Turmoil behind the scenes

To be sure, there’s been a lot of technological progress. Not too long ago, Cruise had driverless cars ferrying passengers across San Francisco. The company even said it was on the cusp of winning government approval to deploy its steering wheel- and pedal-less Origin shuttles in a bid to move even more people.

But Cruise moved too aggressively, and it paid the price. The company had 5 million miles of real-world testing under its belt, but the embarrassing incidents were starting to pile up. Its driverless vehicles were blocking traffic or running into emergency vehicles in San Francisco. The city’s fire chief said that the vehicles were “not ready for prime time,” citing over six dozen incidents in which robotaxis interfered with fire trucks.

Behind the scenes, Cruise was also a mess. The company’s first CEO, Dan Ammann, was sacked after sparring with Barra over the future direction of the company. Barra thought GM should be using Cruise’s technology to power everything from luxury self-driving Cadillacs to commercial vans, according to Bloomberg. Ammann wanted to get the robotaxi service right before spreading resources to other parts of the company. He also wanted to take Cruise public so it could use its public stock to lure in top talent. Barra wanted to keep it in-house, so GM could eventually reap the rewards.

Meanwhile, Cruise was continuing to rack up huge losses. The robotaxi subsidiary lost a staggering $3.48 billion in 2023. Kyle Vogt, Cruise cofounder and Amman’s successor as CEO, was under mounting pressure to expand the service and bring in more money to help cover the losses. Plus, he was directly competing with Alphabet’s Waymo, which had more vehicles and seemingly better technology. And Google’s parent company was more willing to spend billions of dollars, without any near-term profits, to win the robotaxi race. With the screws tightening, Vogt publicly drew a line in the sand: Cruise would bring in over $1 billion in revenue by 2025.

Instead, Cruise never made it to the end of 2024.

Key Speakers At TechCrunch Disrupt

Drag and drop

It all culminated in an incident on October 7th, 2023, when a Cruise vehicle in San Francisco struck and dragged a pedestrian over 20 feet, seriously injuring her. The victim was initially struck by a hit-and-run driver, which launched her into the path of the Cruise car.

Cruise disclosed to regulators that its vehicle had struck a pedestrian but omitted key details about the accident. As a result, the California DMV suspended the company’s permit to operate self-driving cars in the state, and the National Highway Traffic Safety Administration and the Securities and Exchange Commission launched separate investigations. Cruise later agreed to a $1.5 million penalty.

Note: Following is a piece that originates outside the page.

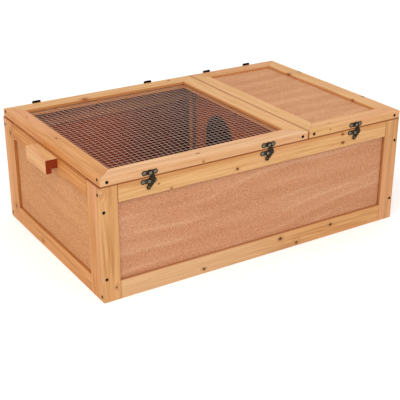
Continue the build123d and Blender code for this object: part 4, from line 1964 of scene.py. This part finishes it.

But more importantly, the incident damaged Cruise’s effort to win the public’s trust. San Francisco residents were already annoyed by the frequency with which the company’s cars were blocking their intersections and bumping into their emergency vehicles. Urbanists and supporters of car-free transportation were peeved at the suggestion that robot cars, and not fewer cars altogether, were what was needed to improve street safety. And regulators didn’t like being misled about a dangerous incident.

But even in the aftermath of the pedestrian-dragging event, GM still stuck with Cruise. It wasn’t until the automaker realized it going to have to take a $5 billion hit on restructuring its business in China that Cruise was ultimately cut loose.

“Total ownership by a century old manufacturing giant controlled by stock buyback-seeking value investors was never going to be successful,” Ray Wert, former communications director at Cruise, said on Bluesky.

Ex-CEO Vogt was even more succinct: “In case it was unclear before, it is clear now: GM are a bunch of dummies.,” he wrote on X.

JAPAN-AUTO-SHOW
Photo by Kazuhiro Nogi / AFP via Getty Images

What’s next?

With Cruise out of the picture, Waymo is one of the only ones left aiming to prove that robotaxis can work in the real world. (Amazon’s Zoox and Hyundai’s Motional are also still in the game, albeit far behind Waymo.) Tesla is also pursuing its own robotaxi project, which it claims will launch in 2026.

Meanwhile, GM will tackle a new risky experiment: personally owned autonomous vehicles. GM knows how to sell cars to people, and the company already has a hands-free highway driving feature called Super Cruise. Why not just leverage Cruise’s fully autonomous technology to make Super Cruise even better?

GM may have scrapped its “Ultra Cruise” branding to develop a partially autonomous system that covers “95 percent” of driving scenarios, but it still thinks that people want a fully autonomous car of their own — on their own terms.

“I think the application of what the customer wants in a privately owned vehicle is very different,” Barra said on Tuesday. “But I also think… there’s a lot of commonality [with Cruise’s technology]. How it seamlessly moves back and forth, I think is something different in a personal autonomous vehicle.”

Driver-assistance technologies, especially so-called Level 3 systems, carry their own risks. There have been studies that show that the handoff between a partially automated system and a human driver can be especially fraught.

When people have been disconnected from driving for a longer period of time, they may overreact when suddenly taking control in an emergency situation. They may overcorrect steering, brake too hard, or be unable to respond correctly because they haven’t been paying attention. And those actions can create a domino effect that has the potential to be dangerous — perhaps even fatal.

The safety implications are enormous, as are the liability concerns. GM may eventually decide that robotaxis aren’t such a bad bet after all.